Except we don't, hmm. Maybe I just need to curb my TV addiction. I've been on Youtube more in the past 2 weeks than ever before I think. William Sledd is great! I LOVE LOVE LOVE What the Buck! too. Go look them up please, you'll enjoy something of it all.
Ok, thanks for reading, or commenting, or hopefully both. I almost hate myself (hate is strong, but it's sincerely getting to me) that I pretty much expect my school friends to call me up or e-mail me about going/doing something, and I can't organize it otherwise. I'm probably too afraid of rejection. I'd love to go to Canada's Wonderland with some of them though. I'd probably love to go there with you too. Where did the empowered, independent me that could scald people's appearances, intellectual ability or otherwise in my own mind at a glance? Sappy, teenage moi. Je m'excuse.

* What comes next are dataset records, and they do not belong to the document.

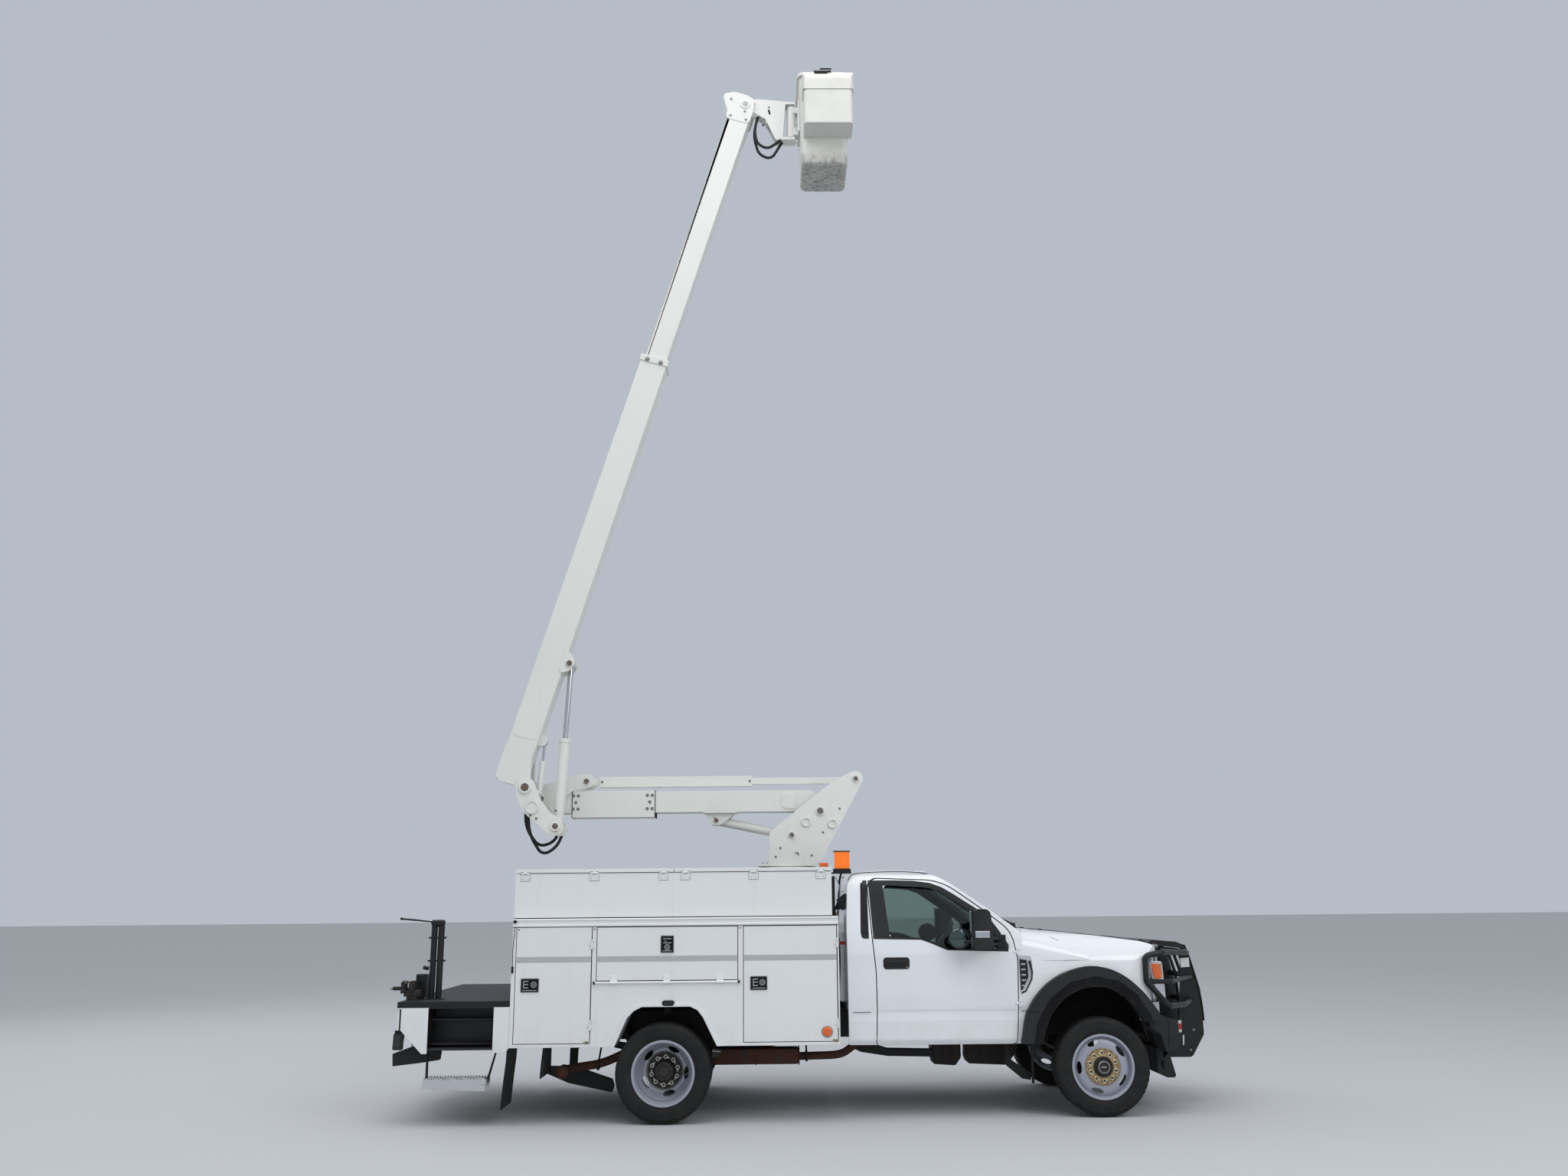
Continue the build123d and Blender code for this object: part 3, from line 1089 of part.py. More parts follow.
# Boom lift cylinder and the small levelling cylinder, drawn between their pins
tx, tz = boom_point(*BOOM_CYL_TOP)
blen = math.hypot(tx - BOOM_CYL_BASE[0], tz - BOOM_CYL_BASE[1])
BD = ((tx - BOOM_CYL_BASE[0]) / blen, (tz - BOOM_CYL_BASE[1]) / blen)


def bcyl(s, n=0.0):
    return along(BOOM_CYL_BASE, BD, s, n, BOOM_Y)


out["boom_cyl_barrel"] = cut(
    fuse(
        rod(bcyl(30), bcyl(790), 50),
        rod(bcyl(780), bcyl(815), 56),
        pin_y(BOOM_CYL_BASE[0], BOOM_CYL_BASE[1], BOOM_Y - 50, BOOM_Y + 50, 40),
    ),
    rod(bcyl(60), bcyl(785), 40),
    rod(bcyl(780), bcyl(900), 25 + RUN_FIT),
    pin_y(BOOM_CYL_BASE[0], BOOM_CYL_BASE[1], BOOM_Y - 60, BOOM_Y + 60, 20 + RUN_FIT),
)
out["boom_cyl_rod"] = fuse(
    rod(bcyl(610), bcyl(blen), 25), rod(bcyl(600), bcyl(650), 34),
    pin_y(tx, tz, BOOM_Y - 100, BOOM_Y + 100, 36),
)
lx, lz = boom_point(*LEVEL_TOP)
llen = math.hypot(lx - LEVEL_BASE[0], lz - LEVEL_BASE[1])
LD = ((lx - LEVEL_BASE[0]) / llen, (lz - LEVEL_BASE[1]) / llen)


def lcyl(s):
    return along(LEVEL_BASE, LD, s, 0, BOOM_Y)


out["level_cyl_barrel"] = cut(
    fuse(
        rod(lcyl(20), lcyl(300), 27),
        pin_y(LEVEL_BASE[0], LEVEL_BASE[1], BOOM_Y - 28, BOOM_Y + 28, 26),
    ),
    rod(lcyl(40), lcyl(282), 20),
    rod(lcyl(280), lcyl(320), 12 + RUN_FIT),
    pin_y(LEVEL_BASE[0], LEVEL_BASE[1], BOOM_Y - 40, BOOM_Y + 40, 12 + RUN_FIT),
)
out["level_cyl_rod"] = fuse(
    rod(lcyl(185), lcyl(llen), 12), pin_y(lx, lz, BOOM_Y - 28, BOOM_Y + 28, 24)
)

# Platform bracket, pinned at the boom tip and always level, with the bucket's post
px, pz = boom_point(*TIP_PIN)
POST_X = px + POST_REACH
BUCKET_X = (px + BUCKET_REACH[0], px + BUCKET_REACH[1])
BUCKET_Z = (pz - BUCKET_DROP, pz - BUCKET_DROP + BUCKET_TALL)
bracket_line = [
    (px - 60, pz + 30), (px - 20, pz + 62), (px + 120, pz + 85), (px + 422, pz + 59),
    (px + 422, pz + 39), (px + 372, pz - 391), (px + 322, pz - 403), (px + 212, pz - 151),
    (px + 60, pz - 60), (px - 10, pz - 66), (px - 58, pz - 30),
]
tip_hoses = [
    hose([(px + 140, BOOM_Y - 30, pz - 93), (px + 96, BOOM_Y - 30, pz - 251),
          (px + 120, BOOM_Y - 30, pz - 421), (px + 230, BOOM_Y - 30, pz - 491),
          (px + 383, BOOM_Y - 30, pz - 380)], 14),
    hose([(px + 130, BOOM_Y + 4, pz - 85), (px + 84, BOOM_Y + 4, pz - 311),
          (px + 140, BOOM_Y + 4, pz - 531), (px + 270, BOOM_Y + 4, pz - 591),
          (px + 390, BOOM_Y + 4, pz - 385)], 14),
]
out["tip_hoses"] = group(*tip_hoses)
out["platform_bracket"] = cut(
    fuse(
        soft_y(bracket_line, 45, BOOM_Y - 60, BOOM_Y - 46),
        soft_y(bracket_line, 45, BOOM_Y + 46, BOOM_Y + 60),
        slab_y([(px + 372, pz - 391), (px + 394, pz - 395), (px + 426, pz + 39),
                (px + 406, pz + 39)], BOOM_Y - 60, BOOM_Y + 60),
        slab_y([(px + 212, pz - 46), (px + 232, pz - 46), (px + 232, pz - 191),
                (px + 212, pz - 191)], BOOM_Y - 50, BOOM_Y + 50),
        block(px + 112, px + 170, BOOM_Y - 50, BOOM_Y + 50, pz - 112, pz - 72),
        block(px + 382, POST_X + 40, BOOM_Y - 60, BOOM_Y + 60, pz + 25, pz + 55),
        block(px + 372, POST_X + 40, BOOM_Y - 60, BOOM_Y + 60, pz - 395, pz - 365),
        rod((POST_X, BOOM_Y, pz - 391), (POST_X, BOOM_Y, pz + 53), 30),
        pin_y(px, pz, BOOM_Y - 105, BOOM_Y + 105, 25),
    ),
    *tip_hoses,
)
# Bucket: an open tub with tapered walls, a rim flange, its mount sleeve and the console
bx0, bx1 = BUCKET_X
zb0, zb1 = BUCKET_Z
TAPER = 16.0


TUB_CORNER = 66.0


def tub_ring(d, z, grow):
    out_by = TAPER * (1 - grow) + d
    x0 = bx0 + out_by
    x1 = bx1 - out_by
    h = BUCKET_HALF - out_by
    points = [(x0, BOOM_Y - h), (x1, BOOM_Y - h), (x1, BOOM_Y + h), (x0, BOOM_Y + h)]
    face = soft_outline(points, max(TUB_CORNER - d, 20), lambda v: Vector(v.X, v.Y, z))
    return face.outer_wire()


def tub(d, z0, z1):
    # Tapered walls over a belly that is drawn in at the floor
    rings = [tub_ring(d + 26, z0, 0), tub_ring(d + 5, z0 + 16, 0.01), tub_ring(d, z0 + 48, 0.04)]
    return Solid.make_loft(rings + [tub_ring(d, z1, 1)], True)


RIM_OUT = [
    (bx0 - 22, BOOM_Y - BUCKET_HALF - 22), (bx1 + 22, BOOM_Y - BUCKET_HALF - 22),
    (bx1 + 22, BOOM_Y + BUCKET_HALF + 22), (bx0 - 22, BOOM_Y + BUCKET_HALF + 22),
]
rim = cut(soft_z(RIM_OUT, 86, zb1 - 34, zb1), soft_z(inset(RIM_OUT, 31), 57, zb1 - 60, zb1 + 10))
bucket = fuse(cut(tub(0, zb0, zb1), tub(9, zb0 + 10, zb1 + 20)), rim)
out["bucket"] = bucket
mount = cut(
    fuse(
        rod((POST_X, BOOM_Y, pz - 351), (POST_X, BOOM_Y, pz + 11), 48),
        block(POST_X, bx0 + 2, BOOM_Y - 45, BOOM_Y + 45, pz - 331, pz - 251),
        block(POST_X, bx0 + 2, BOOM_Y - 45, BOOM_Y + 45, pz - 71, pz - 1),
        block(bx0 - 12, bx0 + 18, BOOM_Y - 150, BOOM_Y + 150, pz - 351, pz + 19),
    ),
    rod((POST_X, BOOM_Y, pz - 451), (POST_X, BOOM_Y, pz + 149), 30.06),
    tub(0, zb0, zb1),
)
out["bucket_mount"] = mount
cy = BOOM_Y - BUCKET_HALF
c0 = zb1 - 750
c1 = zb1 - 342
c2 = zb1 - 88
cap = [(cy - 232, c1), (cy - 232, c2 - 92), (cy - 150, c2), (cy - 22, c2), (cy - 22, c1)]
CONSOLE_PLAN = [(bx0 + 40, cy - 230), (bx1 + 30, cy - 230), (bx1 + 30, cy + 30), (bx0 + 40, cy + 30)]
CAP_PLAN = [(bx0 + 30, cy - 236), (bx1 + 44, cy - 236), (bx1 + 44, cy - 22), (bx0 + 30, cy - 22)]
console = fuse(
    slab_x([(cy - 230, c0 + 20), (cy - 230, c1), (cy + 30, c1), (cy + 30, c0)], bx0, bx1 + 60)
    & soft_z(CONSOLE_PLAN, [36, 36, 8, 8], c0 - 50, c1 + 50),
    soft_x(cap, [10, 190, 190, 20, 4], bx0, bx1 + 60)
    & soft_z(CAP_PLAN, [60, 60, 4, 4], c1 - 50, c2 + 30),
)
out["console"] = cut(console, tub(0, zb0, zb1), rim)

# The cab, nose and lift keep their place from the front axle
FOLLOW_FRONT = [
    "cab_shell", "cab_glass", "cab_door_l", "cab_door_r", "cab_door_glass_l", "cab_door_glass_r",
    "mirror_l", "mirror_r", "cab_seat", "cab_dash", "front_fenders", "hood", "headlamps", "grille",
    "fender_flares", "wheel_liners", "bumper", "grille_guard", "pedestal", "beacon", "turret",
    "lower_arm", "arm_sleeve", "arm_cyl_barrel", "arm_cyl_rod", "comp_link", "elbow", "elbow_hoses",
    "outer_boom", "inner_boom", "boom_cyl_barrel", "boom_cyl_rod", "level_cyl_barrel",
    "level_cyl_rod", "platform_bracket", "tip_hoses", "bucket", "bucket_mount", "console",
]
for name in FOLLOW_FRONT:
    out[name] = group(*[ahead * solid for solid in out[name].solids()])

# Pieces of one body and one material are stored together as one node
MERGED = {
    "axles": ("front_axle", "rear_axle"),
    "drivetrain": ("engine_block", "propshaft", "radiator", "exhaust", "fuel_tank"),
    "cab_interior": ("cab_seat", "cab_dash"),
    "arch_trim": ("fender_flares", "wheel_liners", "mud_flaps"),
    "tail_shelf": ("tail_shelf", "hitch", "grab_post", "bench_vise"),
    "cargo_deck": ("cargo_deck", "pedestal"),
    "lower_arm": ("lower_arm", "arm_sleeve"),
    "bucket": ("bucket", "console"),
    "front_guard": ("bumper", "grille", "grille_guard"),
    "cab_door_l": ("cab_door_l", "mirror_l"),
    "cab_door_r": ("cab_door_r", "mirror_r"),
}
for name, parts in MERGED.items():
    joined = group(*[out.pop(part) for part in parts])
    out[name] = joined

for name, shape in out.items():
    solids = shape.solids()
    moved = [Pos(SHIFT_X, 0, 0) * s for s in solids]
    result = Compound(moved) if len(moved) > 1 else moved[0]
    result.label = name
    export_step(result, "parts/" + name + ".step")
    b = result.bounding_box()
    print(name, len(solids), [round(v) for v in (b.min.X, b.min.Y, b.min.Z, b.max.X, b.max.Y, b.max.Z)])
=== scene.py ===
import json
import math

import bmesh
import bpy
from mathutils import Matrix, Vector
from mathutils.bvhtree import BVHTree

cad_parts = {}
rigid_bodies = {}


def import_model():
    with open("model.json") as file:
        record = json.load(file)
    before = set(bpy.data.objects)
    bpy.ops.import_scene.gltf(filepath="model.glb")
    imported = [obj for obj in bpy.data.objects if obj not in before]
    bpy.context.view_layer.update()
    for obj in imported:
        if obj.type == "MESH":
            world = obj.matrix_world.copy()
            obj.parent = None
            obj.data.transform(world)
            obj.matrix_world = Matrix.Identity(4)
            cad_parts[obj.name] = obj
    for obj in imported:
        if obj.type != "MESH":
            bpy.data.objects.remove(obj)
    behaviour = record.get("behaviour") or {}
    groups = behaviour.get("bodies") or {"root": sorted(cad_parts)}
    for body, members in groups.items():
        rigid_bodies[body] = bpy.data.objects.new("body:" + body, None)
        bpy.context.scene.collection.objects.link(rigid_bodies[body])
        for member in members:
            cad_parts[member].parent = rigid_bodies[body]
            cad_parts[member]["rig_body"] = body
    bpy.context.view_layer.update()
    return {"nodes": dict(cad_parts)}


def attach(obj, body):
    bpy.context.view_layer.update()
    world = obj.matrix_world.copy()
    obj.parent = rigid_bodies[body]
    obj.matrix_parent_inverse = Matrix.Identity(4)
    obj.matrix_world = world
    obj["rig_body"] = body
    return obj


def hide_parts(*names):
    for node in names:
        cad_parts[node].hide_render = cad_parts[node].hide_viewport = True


bl_info = {
    "name": "Bucket truck finishes",
    "version": (1, 0, 0),
    "blender": (4, 5, 0),
    "location": "3D View > Sidebar > Truck",
    "description": "Dresses the packed bucket truck with its finishes, trim and fittings",
    "category": "Object",
}

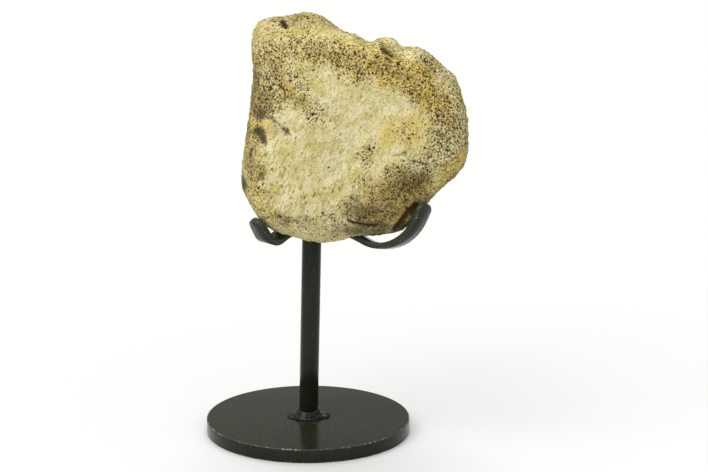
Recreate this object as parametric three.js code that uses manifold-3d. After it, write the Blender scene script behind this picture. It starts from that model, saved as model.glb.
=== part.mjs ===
// Chunky piece of fossil limb bone on a black painted metal stand, at real size in millimetres.
// Origin: centre of the round base's underside. +Z up. The face that is on show looks along -Y.
import * as THREE from 'three';
import { mergeVertices } from 'three/addons/utils/BufferGeometryUtils.js';
import Module from 'manifold-3d';

const wasm = await Module();
wasm.setup();
const { Manifold, Mesh: SolidMesh } = wasm;

// Driving dimensions of the stand
const BASE_RADIUS = 50.8;
const BASE_THICK = 7.0;
const BASE_BREAK = 0.5;
const POST_RADIUS = 4.76;
const POST_TOP = 104.95;
const POST_LEAN = THREE.MathUtils.degToRad(1.25);
const BAR_WIDTH = 9.5;
const BAR_THICK = 3.0;
const BAR_BREAK = 0.45;
const BAR_TIP_ROUND = 4.2;
const BAR_TIP_SHARE = 0.93;
const JOINT_GAP = 0.3;
const POST_END_GAP = 0.4;
const MERGE_WITHIN = 1e-4;

// Welds on the post: a low ring with a lobe on each side at the foot, and a small even ring at the top
const FOOT_WELD = { reach: 8.2, lobe: 2.5, height: 4.3, ripple: 0.35, bore: POST_RADIUS + JOINT_GAP + 0.15 };
const TOP_WELD = { reach: 6.3, height: 2.9, ripple: 0.2, bore: POST_RADIUS + JOINT_GAP, below: 3.4 };
const WELD_SIDES = 40;

// Prongs. Heading is measured at the post's top from straight ahead, positive to the right.
// Each step is length, climb, turn and roll, the last three as changes in degrees.
const PRONGS = {
  stand_prong_right: {
    heading: 62.8,
    steps: [
      [8, 0, 0, 0],
      [21.4, -25.8, 0, -15],
      [13.9, 42.5, 1.3, 0],
      [19.6, 45.5, 1.3, -4.4],
      [11.5, 14.7, 0.8, -2.8],
    ],
  },
  stand_prong_left: {
    heading: -54.3,
    steps: [[6, 0, 0, 0], [15.4, -28.9, 2.9, 5.6], [9.9, 86.5, 8.3, -9.9], [11.2, 0, -7.1, 0]],
  },
  stand_prong_back: {
    heading: 180,
    steps: [[5.5, 0, 0, 0], [9, 68, 0, 0], [15.5, 0, 0, 0]],
  },
};

// The bone: a plane through its widest outline, leaning back a little
const BONE_CENTRE = new THREE.Vector3(23, -6.5, 156.15);
const BONE_LEAN = THREE.MathUtils.degToRad(12);
const BONE_DETAIL = 19;

// Outline in that plane, across and up from the centre, clockwise from the upper left
const OUTLINE = [
  [-49.4, 39.7], [-48.9, 46.6], [-46.0, 51.8], [-41.0, 53.6], [-33.8, 54.0], [-25.4, 56.2], [-18.5, 55.4],
  [-12.9, 52.6], [-6.3, 46.9], [1.5, 44.6], [8.7, 41.2], [13, 43.4], [17.2, 43.9], [20.3, 42.1],
  [22.9, 39.4], [33.3, 38.5], [41.6, 31.6], [44.3, 28.6], [48.7, 25.4], [51.6, 15.5], [54.6, 4.5],
  [54.6, -15.5], [50.2, -22.2], [42.2, -29.2], [36.3, -36.0], [22.9, -49.8], [14.8, -51.7], [-0.6, -53.7],
  [-6.5, -55.5], [-16.8, -55.6], [-25.4, -54.5], [-34.6, -51.4], [-41.0, -48.8], [-47.6, -42.4],
  [-54.4, -28], [-54.4, -20], [-52.7, -9.5], [-51.2, 3.9], [-50.3, 15.5], [-49.0, 28.1],
];

// Clear space that the bone keeps from a prong: past each station, beside the bar and over its face,
// where the bar lies under the bone and where it stands up in front of it
const SEAT_LYING = { past: 1.6, beside: 2.1, over: 0.9 };
const SEAT_UPRIGHT = { past: 1.0, beside: 1.4, over: 0.7 };
const UPRIGHT_CLIMB = 0.75;

// Half depth towards the viewer and away, for the bottom, the sides and the top of the outline
const FRONT = { bottom: 17, side: 23, top: 24, squareness: 2.7 };
const REAR = { bottom: 33, side: 31, top: 33, squareness: 2.7 };

// The front turns under more sharply at the lower right: direction and spread in degrees, added squareness
const SHARP_CORNER = { direction: -50, spread: 24, squareness: 1.8 };

// Lumps all over: spacing, height on the worn front, height on the broken rear
const LUMPS = [
  { spacing: 13, worn: 0.5, broken: 2.3, shift: [7, 3, 5] },
  { spacing: 7, worn: 0.35, broken: 1.6, shift: [17, 31, 11] },
];
// Worn part of the front: centre and half sizes across and up, and how rough the rest of the front is
const WORN_OVAL = { across: -14, up: -16, halfAcross: 46, halfUp: 36, rimShare: 0.45 };

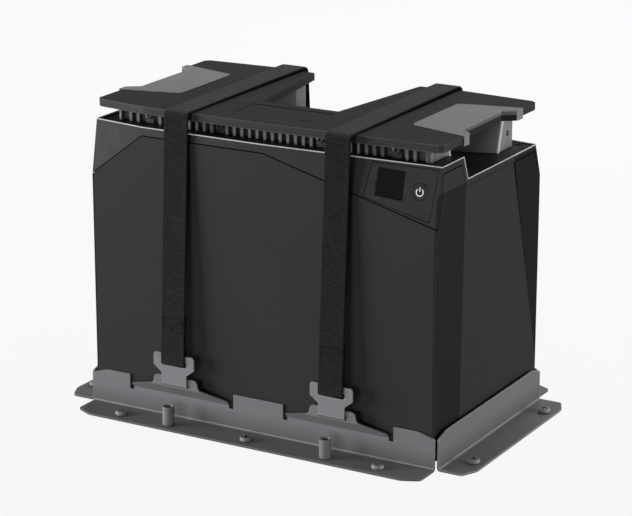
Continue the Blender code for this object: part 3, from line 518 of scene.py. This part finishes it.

And I love whoever you are that posted about wanting to come to Montreal! Have a great night/day... I still want to meet an attractive gay boy and kiss him, even if I have to pay him. Or not even attractive. Well actually yes, since of the empowered, cynical, anti-emotional me; I retain the shallowness of (youth? pfft, everyone is shallow sometimes) humanity and would be much happier with some beauty. Gosh I'm so bad. Not sad, just unhappy. Am I? I want to not visualize a boyfriend or a potential relationship or a likely kiss occurrence or a WEEK of jubilance because of being out and getting the 95%+'s I used to in everything, I want it to HAPPEN. And I am so mad at myself internally for not making it happen, I know I can but my drive is just not there. I imagine it all being triggered by some kiss, my first real kiss. Silly, silly me.
How will I deal with a complete stranger in university if I get in a mood like this? By stranger I mean dormmate. Any tips from uni gays? Ok that's enough badness from me, sweet audieu for now!